E allora, Cosa bisogna fare per contrastare la precarietà e la perdita dei posti di lavoro?

Bisogna stare vicino ai lavoratori, frequentare i luoghi di lavoro, informare sulle contraddizioni del sistema economiche che minaccia i loro salari e i loro diritti. Creare dei coordinamenti di lotte per rompere l’isolamento promuovendo assemblee pubbliche per socializzare con i territori i paesi la condizione quotidiana dei lavoratori rispetto alla crisi economica e occupazionale, per creare una rete di solidarietà con la popolazione e non solo tra i lavoratori.
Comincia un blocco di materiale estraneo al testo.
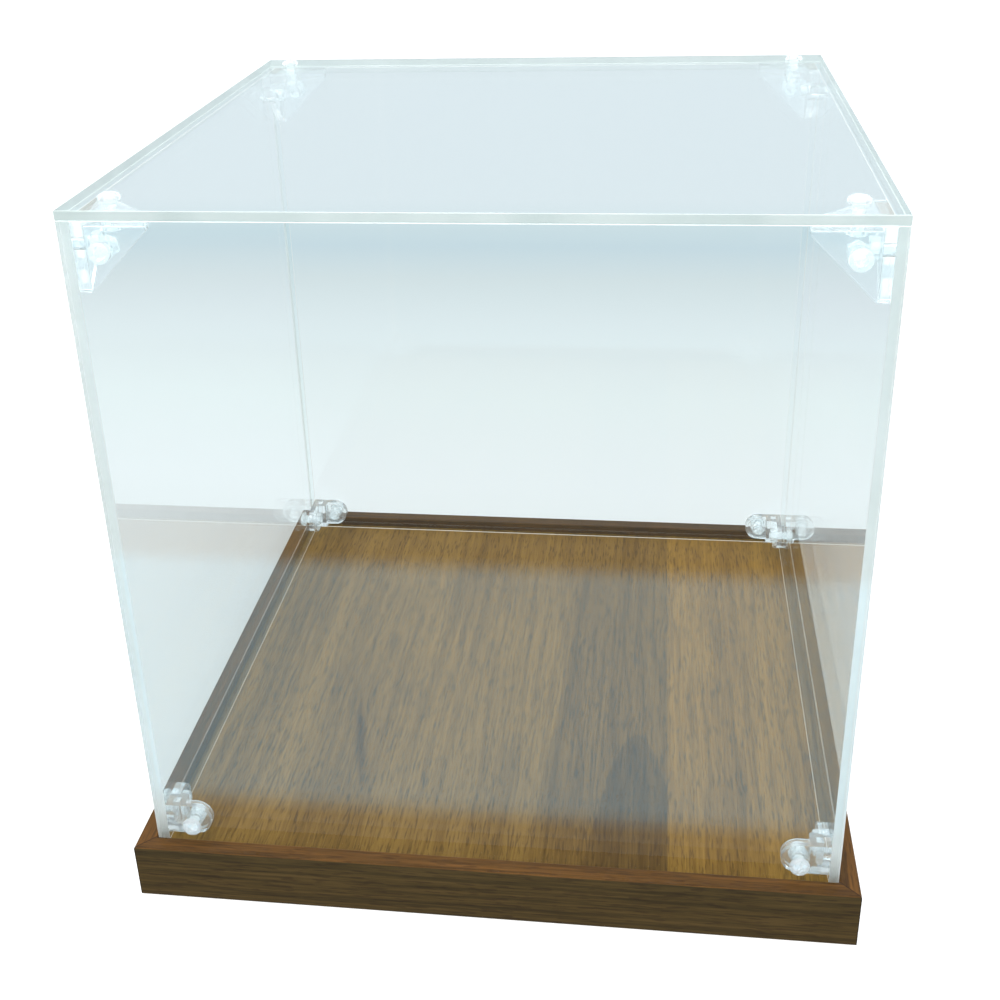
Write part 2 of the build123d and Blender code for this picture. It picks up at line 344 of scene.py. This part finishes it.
def dress(node, materials):
    """Puts materials on a CAD node in place of its plain ones."""
    node.data.materials.clear()
    for material in materials:
        node.data.materials.append(material)


def scrape_edges(sheet, low, high, thin):
    """Breaks a sheet's outer edges by 0.3 mm, so that they catch light as scraped ones do. Hole rims stay
    sharp, and so does the foot of a standing sheet, but for its inner edge at the sides and the back. That
    one is broken by 0.7 mm and shows as a bright line along the floor board, lit by the edge's painted glow."""
    foot_break = 0.7 * mm
    outer_share = 0.43
    inner_face = {"panel_left": high[X], "panel_right": low[X], "panel_back": low[Y]}.get(sheet.name)
    points = sheet.data.vertices

    def on_rim(point):
        return [axis for axis in (X, Y, Z) if min(point[axis] - low[axis], high[axis] - point[axis]) < hair]

    weights = sheet.data.attributes.new("bevel_weight_edge", "FLOAT", "EDGE")
    for edge in sheet.data.edges:
        a, b = (points[i].co for i in edge.vertices)
        shared = [axis for axis in on_rim(a) if axis in on_rim(b) and abs(a[axis] - b[axis]) < hair]
        foot = thin != Z and max(a.z, b.z) < low[Z] + hair
        inner_foot = (foot and inner_face is not None
                      and abs(a[thin] - inner_face) + abs(b[thin] - inner_face) < 2 * hair)
        broken = len(shared) == 2 and (inner_foot or not foot)
        weights.data[edge.index].value = (1.0 if inner_foot else outer_share) if broken else 0.0
    weld = sheet.modifiers.new("joined_faces", "WELD")
    weld.merge_threshold = 0.005 * mm
    bevel = sheet.modifiers.new("scraped_edges", "BEVEL")
    bevel.width = foot_break
    bevel.segments = 2
    bevel.limit_method = "WEIGHT"
    bevel.material = 1


def shade_smooth(mesh):
    """Shades a mesh smooth, with a crease wherever it turns by more than 35 degrees."""
    mesh.polygons.foreach_set("use_smooth", [True] * len(mesh.polygons))
    mesh.set_sharp_from_angle(angle=math.radians(35))


def mesh_object(name, points, faces):
    """A piece from its points in metres and its faces."""
    mesh = bpy.data.meshes.new(name)
    mesh.from_pydata(points, [], faces)
    shade_smooth(mesh)
    piece = bpy.data.objects.new(name, mesh)
    bpy.context.scene.collection.objects.link(piece)
    return piece


def turned(rings, steps):
    """Points and faces of a body turned about Z from rings of (radius, height), which may vary with the
    angle."""
    points = []
    for radius, height in rings:
        for step in range(steps):
            angle = math.tau * step / steps
            r = radius(angle) if callable(radius) else radius
            z = height(angle) if callable(height) else height
            points.append((r * math.cos(angle), r * math.sin(angle), z))
    faces = []
    for ring in range(len(rings) - 1):
        for step in range(steps):
            beside = (step + 1) % steps
            faces.append((ring * steps + step, ring * steps + beside,
                          (ring + 1) * steps + beside, (ring + 1) * steps + step))
    return points, faces


def screw_shape():
    """A moulded M5 screw, head up, its head seated on the XY plane: a domed slotted head and a round-crested
    thread of 0.8 mm pitch that starts 1.6 mm below it."""
    steps, rows_in_turn, dome_rings = 20, 5, 8
    length, pitch, plain_neck = 12 * mm, 0.8 * mm, 1.6 * mm
    crest, thread_depth, point_taper = 2.5, 0.42, 0.5  # in mm, as the head's measures are
    head, seat, rim, dome = 4.75, 4.55, 1.1, 1.9
    rows = int(length / pitch * rows_in_turn)
    rings = [(0.05 * mm, -length)]
    for row in range(rows + 1):
        depth = length * (rows - row) / rows
        run_in = min(1.0, max(0.0, (depth - plain_neck) / (0.8 * mm)))
        point = min(1.0, (length - depth) / (1.0 * mm))

        def radius(angle, depth=depth, run_in=run_in, point=point):
            wave = 0.5 + 0.5 * math.cos(math.tau * (depth / pitch - angle / math.tau))
            return (crest - thread_depth * run_in * (1 - wave) - point_taper * (1 - point)) * mm

        rings.append((radius, -depth))
    rings += [(seat * mm, 0.0), (head * mm, 0.2 * mm), (head * mm, rim * mm)]
    for ring in range(1, dome_rings + 1):
        lean = math.pi / 2 * ring / dome_rings
        rings.append((max(head * math.cos(lean), 0.02) * mm, (rim + dome * math.sin(lean)) * mm))
    points, faces = turned(rings, steps)
    faces.append(tuple(reversed(range(steps))))
    faces.append(tuple(range(len(points) - steps, len(points))))
    whole = mesh_object("screw_shape", points, faces)

    half_slot, past_head = 0.6 * mm, 6 * mm
    slot_floor, over_head = 1.7 * mm, 3.6 * mm
    slot_points = [(x, y, z) for z in (slot_floor, over_head) for x, y in
                   ((-past_head, -half_slot), (past_head, -half_slot),
                    (past_head, half_slot), (-past_head, half_slot))]
    slot_faces = [(3, 2, 1, 0), (4, 5, 6, 7), (0, 1, 5, 4), (1, 2, 6, 5), (2, 3, 7, 6), (3, 0, 4, 7)]
    cutter = mesh_object("slot_cutter", slot_points, slot_faces)
    cut = whole.modifiers.new("slot", "BOOLEAN")
    cut.object = cutter
    cut.operation = "DIFFERENCE"
    cut.solver = "EXACT"
    bpy.context.view_layer.update()
    shape = bpy.data.meshes.new_from_object(whole.evaluated_get(bpy.context.evaluated_depsgraph_get()))
    bpy.data.objects.remove(cutter)
    bpy.data.objects.remove(whole)
    return shape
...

Combattere non solo gli effetti della crisi, ma anche le cause. Difendere i siti produttivi dalla delocalizzazione, lavorare sulla coscienza di classe dei lavoratori altrimenti ci sarà un arretramento della loro capacità di lotta che si rifletterà sulla condizione sociale ed economica della loro vita. E qui ritorna importante il ruolo del sindacato, di un sindacato che dovrebbe essere attivo e non di servizio, che difenda la classe che rappresenta e non gli interessi generali, perché quelli già vengono difesi dalla politica conservatrice e riformista, sia in Italia che nel mondo industrializzato.
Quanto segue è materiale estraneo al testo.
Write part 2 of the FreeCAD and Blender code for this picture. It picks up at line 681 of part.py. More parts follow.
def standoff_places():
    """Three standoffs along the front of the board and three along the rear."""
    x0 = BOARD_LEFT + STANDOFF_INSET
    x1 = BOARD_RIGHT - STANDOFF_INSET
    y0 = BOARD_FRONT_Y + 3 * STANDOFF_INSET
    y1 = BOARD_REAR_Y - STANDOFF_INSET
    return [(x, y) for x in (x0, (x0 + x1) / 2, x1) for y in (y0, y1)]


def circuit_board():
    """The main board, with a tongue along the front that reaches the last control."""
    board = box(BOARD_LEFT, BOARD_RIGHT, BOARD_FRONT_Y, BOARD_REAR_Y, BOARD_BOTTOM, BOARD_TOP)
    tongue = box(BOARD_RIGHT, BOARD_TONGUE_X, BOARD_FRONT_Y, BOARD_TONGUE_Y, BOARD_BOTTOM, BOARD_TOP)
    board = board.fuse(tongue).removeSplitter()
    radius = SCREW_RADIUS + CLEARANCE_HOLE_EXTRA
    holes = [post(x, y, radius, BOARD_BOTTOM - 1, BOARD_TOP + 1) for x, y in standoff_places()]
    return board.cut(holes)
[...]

Negli untimi 20 anni, il sindacato ha sempre contrattato con le aziende in condizioni di arretramento rispetto alle esigenze del capitale, cedendo sul salario, accettando contratti diversi, premi produzione, rompendo così la solidarietà e l’unità dei lavoratori.
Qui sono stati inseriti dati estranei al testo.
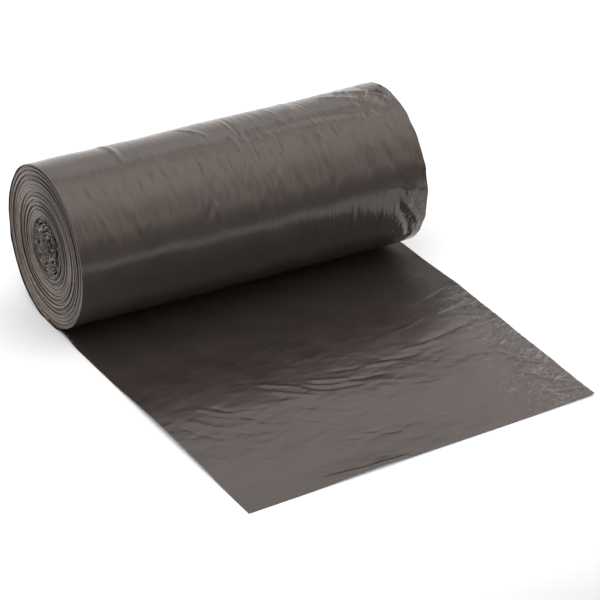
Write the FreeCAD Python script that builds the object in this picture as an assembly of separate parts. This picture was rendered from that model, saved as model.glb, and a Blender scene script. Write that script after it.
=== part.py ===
import FreeCAD, Part
import os
from math import cos, floor, hypot, pi, radians, sin

# A coreless roll of bin bags, lying on its side with the first bag drawn out flat in front of it.
# The bags are one long web of folded polythene film, joined end to end at their perforations, so the
# whole thing is one piece: the drawn-out leaf runs under the roll, up its back, over the top and
# inwards turn by turn, down to the crumpled start of the film in the middle.
#
# X runs along the roll, -Y is the way the leaf was drawn out and +Z is up. The origin is on the floor,
# under the middle of the roll. All sizes are in millimetres.

# The wound roll
roll_length = 250.0
roll_diameter = 110.0
middle_diameter = 40.0
flat_spot = 5.0

# The film. The leaf is one bag, folded in eight plies with a little air between them. The turns of
# the real roll are that thin too, but they cling together in bundles, and each turn here is such a
# bundle. They are wound too tight for any gap, each bedded a little into the next, and show at the
# ends as steps.
leaf_thickness = 1.2
turn_thickness = 2.45
bedding = 0.15

# How far the edges of the turns stand in at the two ends, and how far the turns inside are set back
# from the outer one at the right-hand end
edge_wander = 1.8
turns_per_wander = 2.3
right_set_back = 5.0

# The crumpled start of the film in a pocket at each end. Its creases lie in each other from turn to
# turn, and further in they are pressed together.
crumple_turns = 3.2
crumple_hollow_radius = 3.6
crumple_set_back = 2.5
crumple_depth = 18.0
large_creases = 5
large_crease_depth = 0.1
small_creases = 7
small_crease_depth = 0.03

# The drawn-out leaf, a little out of square. On the right it lies a little past the end of the roll.
leaf_length_left = 267.0
leaf_length_right = 250.0
leaf_taper_left = 2.5
leaf_overhang_right = 6.0

# Its shallow waves: how far each crest lies from the valley behind it, how far the next valley lies
# from the crest, and how high the film is at the two
flat_run = 34.0
waves_angle = 12.0
waves = (
    (22.0, 20.0, 1.3, 0.1),
    (26.0, 30.0, 2.4, 0.2),
    (20.0, 24.0, 1.1, 0.0),
    (26.0, 22.0, 1.9, 0.3),
    (18.0, 20.0, 0.8, 0.0),
    (24.0, 26.0, 1.5, 0.2),
)

top_radius = roll_diameter / 2
half_flat = flat_spot / 2
axis_height = top_radius - half_flat + turn_thickness / 2
turn_count = floor((top_radius - middle_diameter / 2) / turn_thickness)
middle_radius = top_radius - turn_count * turn_thickness
cutter_margin = 10.0


def point(y, z, x=0.0):
    """A point of a cross-section of the roll. The cross-section is drawn at x = 0."""
    return FreeCAD.Vector(x, y, z)


def line(start, end):
    return Part.LineSegment(start, end).toShape()


def arc(centre_y, radius, first_deg, last_deg):
    """An arc centred at the height of the roll's axis. 0 degrees is at the back and 90 on top."""
    angles = [radians(first_deg + share * (last_deg - first_deg)) for share in (0.0, 0.5, 1.0)]
    places = [point(centre_y + radius * cos(a), axis_height + radius * sin(a)) for a in angles]
    return Part.Arc(*places).toShape()


def chain_of_arcs(places):
    """Arcs end to end, each through three of the places."""
    return [Part.Arc(*places[i : i + 3]).toShape() for i in range(0, len(places) - 2, 2)]


def web_section(outer, inner):
    """The cross-section of a length of web, between its outer and its inner side."""
    outer_ends = Part.Wire(outer).OrderedVertexes
    inner_ends = Part.Wire(inner).OrderedVertexes
    first = line(outer_ends[0].Point, inner_ends[0].Point)
    last = line(outer_ends[-1].Point, inner_ends[-1].Point)
    return Part.Face(Part.Wire(Part.__sortEdges__(outer + inner + [first, last])))


def web_edges(turns_in):
    """Where the web's left and right edges lie, that many turns in from the outside of the roll.

    The outermost turn runs to both ends, and the turns inside it settle to their own places.
    """
    phase = 2 * pi * turns_in / turns_per_wander
    settled = min(1.0, max(0.0, turns_in - 1.0))
    left = -roll_length / 2 + edge_wander * settled * (1 + sin(phase)) / 2
    right = roll_length / 2 - settled * (right_set_back + edge_wander * sin(phase + 1.0) / 2)
    return left, right


def web_between(section, left, right):
    placed = section.copy()
    placed.translate(FreeCAD.Vector(left, 0, 0))
    return placed.extrude(FreeCAD.Vector(right - left, 0, 0))


def upper_half(turn, inset):
    """One side of a turn above the roll's axis, from the back over the top to the front."""
    return [arc(turn_thickness / 2, top_radius - turn * turn_thickness - inset, 0, 180)]


def lower_half(turn, inset):
    """One side of a turn below the axis: front quarter, flat foot and back quarter."""
    height = turn * turn_thickness + inset
    radius = axis_height - height
    return [
        arc(-half_flat, radius, 180, 270),
        line(point(-half_flat, height), point(half_flat, height)),
        arc(half_flat, radius, 270, 360),
    ]


def outer_foot(inset):
    """One side of the web where the leaf turns up into the roll, under its back half."""
    return [
        line(point(0, inset), point(half_flat, inset)),
        arc(half_flat, axis_height - inset, 270, 360),
    ]


def wound_turns():
    """The neat turns, half a turn at a time, from the foot in to the crumpled middle."""
    bedded = turn_thickness + bedding
    sections = [web_section(outer_foot(0.0), outer_foot(bedded))]
    for turn in range(turn_count):
        if turn:
            sections.append(web_section(lower_half(turn, 0.0), lower_half(turn, bedded)))
        sections.append(web_section(upper_half(turn, 0.0), upper_half(turn, bedded)))
    return [web_between(section, *web_edges(i / 2)) for i, section in enumerate(sections)]


def pressed_middle():
    """The film in the middle between the two crumpled pockets, sunk into the innermost turn."""
    length = roll_length - right_set_back - 2 * crumple_depth
    start = point(0, axis_height, crumple_depth - roll_length / 2)
    radius = middle_radius + 0.7 * turn_thickness
    return Part.makeCylinder(radius, length, start, FreeCAD.Vector(1, 0, 0))


def crumple_radius(angle):
    """How far the crumpled web's middle line is from the roll's axis, after turning by the angle."""
    turned = angle / (2 * pi)
    base = middle_radius + (crumple_hollow_radius - middle_radius) * turned / crumple_turns
    base -= half_flat * min(1.0, 4 * turned) * max(0.0, 1.0 - turned)
    large = 0.65 * cos(large_creases * angle) + 0.35 * cos(2 * angle + 1.0) - 0.84
    small = sin(small_creases * angle)
    return base * (1 + min(1.0, turned) * (large_crease_depth * large + small_crease_depth * small))


def crumpled_middle():
    """The start of the film, gathered by hand and wound on itself with nothing inside."""
    count = 4 * round(crumple_turns * small_creases)
    angles = [2 * pi * crumple_turns * i / count for i in range(count + 1)]
    middle = [(-crumple_radius(a) * cos(a), axis_height - crumple_radius(a) * sin(a)) for a in angles]
    outer, inner = [], []
    for i, (y, z) in enumerate(middle):
        before, after = middle[max(i - 1, 0)], middle[min(i + 1, count)]
        run_y, run_z = (after[0] - before[0], after[1] - before[1]) if i else (0.0, -1.0)
        thinned = min(1.0, angles[i] / pi)
        thickness = turn_thickness + (leaf_thickness - turn_thickness) * thinned
        reach = thickness / 2 / hypot(run_y, run_z)
        outer.append(point(y + run_z * reach, z - run_y * reach))
        inner.append(point(y - run_z * reach, z + run_y * reach))
    left, right = web_edges(turn_count)
    section = web_section(chain_of_arcs(outer), chain_of_arcs(inner))
    return web_between(section, left + crumple_set_back, right - crumple_set_back)


def half_wave(start, end):
    """An S of two shallow arcs, level at both ends."""
    quarter = (end - start) * 0.25
    eighth_up = point(0.0, (end.z - start.z) / 8)
    first = point(start.y + quarter.y, start.z) + eighth_up
    last = point(end.y - quarter.y, end.z) - eighth_up
    return chain_of_arcs([start, first, (start + end) * 0.5, last, end])


def wave_side(lift):
    """One side of the leaf's waves, going forwards from under the roll."""
    valley = point(-flat_run, lift)
    edges = [line(point(flat_run, lift), valley)]
    for to_crest, to_valley, crest_height, valley_height in waves:
        crest = point(valley.y - to_crest, crest_height + lift)
        next_valley = point(crest.y - to_valley, valley_height + lift)
        edges += half_wave(valley, crest) + half_wave(crest, next_valley)
        valley = next_valley
    return edges + [line(valley, point(-leaf_length_left - roll_length, valley.z))]


def drawn_out_leaf():
    """The drawn-out end of the first bag: waves that cross it at an angle, cut to its outline."""
    section = web_section(wave_side(0.0), wave_side(leaf_thickness))
    section.rotate(FreeCAD.Vector(), FreeCAD.Vector(0, 0, 1), -waves_angle)
    angle = radians(waves_angle)
    along_crests = FreeCAD.Vector(cos(angle), -sin(angle), 0) * roll_length
    section.translate(-along_crests)
    wavy_film = section.extrude(2 * along_crests)

    left = -roll_length / 2
    right = roll_length / 2 + leaf_overhang_right
    corners = [
        (left, 0.0),
        (left + leaf_taper_left, -leaf_length_left),
        (right, -leaf_length_right),
        (right, 0.0),
        (left, 0.0),
    ]
    outline = Part.makePolygon([point(y, -cutter_margin, x) for x, y in corners])
    cutter = Part.Face(outline).extrude(FreeCAD.Vector(0, 0, 2 * cutter_margin))
    return wavy_film.common(cutter)


def bag_roll():
    """The whole web, fused into one solid."""
    pieces = wound_turns() + [crumpled_middle(), drawn_out_leaf()]
    return pressed_middle().multiFuse(pieces).removeSplitter()


os.makedirs("parts", exist_ok=True)
roll = bag_roll()
print("turns", turn_count, "solids", len(roll.Solids), "valid", roll.isValid())
print("volume", round(roll.Volume), "box", roll.optimalBoundingBox())
roll.Solids[0].exportStep("parts/bag_roll.step")
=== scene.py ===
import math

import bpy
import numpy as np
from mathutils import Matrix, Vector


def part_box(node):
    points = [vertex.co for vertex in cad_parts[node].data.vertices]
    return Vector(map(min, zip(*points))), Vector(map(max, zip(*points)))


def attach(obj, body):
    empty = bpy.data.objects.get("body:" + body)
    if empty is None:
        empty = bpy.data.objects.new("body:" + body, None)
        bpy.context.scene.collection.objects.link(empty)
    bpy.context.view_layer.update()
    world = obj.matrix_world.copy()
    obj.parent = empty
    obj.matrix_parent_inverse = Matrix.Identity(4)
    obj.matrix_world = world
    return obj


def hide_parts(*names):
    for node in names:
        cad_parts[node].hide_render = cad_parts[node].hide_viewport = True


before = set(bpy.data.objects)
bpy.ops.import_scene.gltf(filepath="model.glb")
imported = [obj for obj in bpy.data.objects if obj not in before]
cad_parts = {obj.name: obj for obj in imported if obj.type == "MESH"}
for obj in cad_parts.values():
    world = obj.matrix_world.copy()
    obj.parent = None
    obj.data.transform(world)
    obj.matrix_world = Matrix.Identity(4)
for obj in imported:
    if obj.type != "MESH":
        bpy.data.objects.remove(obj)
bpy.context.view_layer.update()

# %% [markdown]
# # A roll of bin bags, with the first bag drawn out
#
# The object is one long web of folded polythene film. The bags follow each other along it, joined at
# their perforations, and it is wound on itself with no core. Its end is drawn out in front as a flat
# leaf. The CAD model already holds that form as one solid. Here the solid is replaced by thin film:
# the drawn-out leaf, the outermost turn, the edges of the turns at the two ends, and the crumpled
# start of the film in the middle.
#
# Everything is in metres, in the CAD model's own frame: X runs along the roll, -Y is the way the leaf
# was drawn out, and Z is up. All that is random comes from seeded generators, so each run is the same.

MM = 0.001
roll_low, roll_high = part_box("bag_roll")
left_end, leaf_right = roll_low.x, roll_high.x
leaf_front = roll_low.y
roll_top, roll_back = roll_high.z, roll_high.y

# %% [markdown]
# ## The line that the film follows
#
# Seen along the roll, the film runs under it, up its back, over the top and down the front, and then
# further and further in. One turn is nearly a circle. It is soft, so its lower half has settled on a
# small flat spot. A single function gives the place of the film for any number of turns and any depth
# under the surface. Every piece uses it, which is why the pieces meet without any fitting.

# %% Driving sizes of the roll
roll_radius = 55.0 * MM
# Half the width of the flat spot under the roll, and the angle over which the roll settles on it
half_flat = 2.2 * MM
foot_angle = math.radians(7)
film_thickness = 0.3 * MM
# How much further in the outermost turn ends than it starts
turn_rise = 1.5 * MM
# How far the leaf lies past the right-hand end of the roll, and how far the outermost turn stands out
# there past the turns inside it
leaf_past_roll = 6.0 * MM
overhang = 5.0 * MM
right_end = leaf_right - leaf_past_roll
turn_length = 2 * math.pi * roll_radius
axis_z = roll_top - roll_radius
axis_y = roll_back - roll_radius - turn_rise / 4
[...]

Per uscire da questa crisi occorre lavorare sui lavoratori promuovendo un protagonismo operaio come testimonia la esperienza della INNSE di Lambrate. Una esperienza di lotta che ha saputo colpire l’immaginazione collettiva e che ha contribuito alla diffusione di un movimento di lotta esteso anche ad altre realtà industriali.

Per reggere alla radicalità dell’attacco del capitalismo occorre un fronte sindacale e politico altrettanto deciso e fermo su una piattaforma che rivendichi:

blocco dei licenziamenti, il no alla delocalizzazione, no al taglio dello stato sociale, togliere gli aiuti statali alle aziende che de localizzano la produzione, dare continuità all’esperienza vittoriosa della Innse.

Agli ospiti la parola.  Grazie dell’attenzione.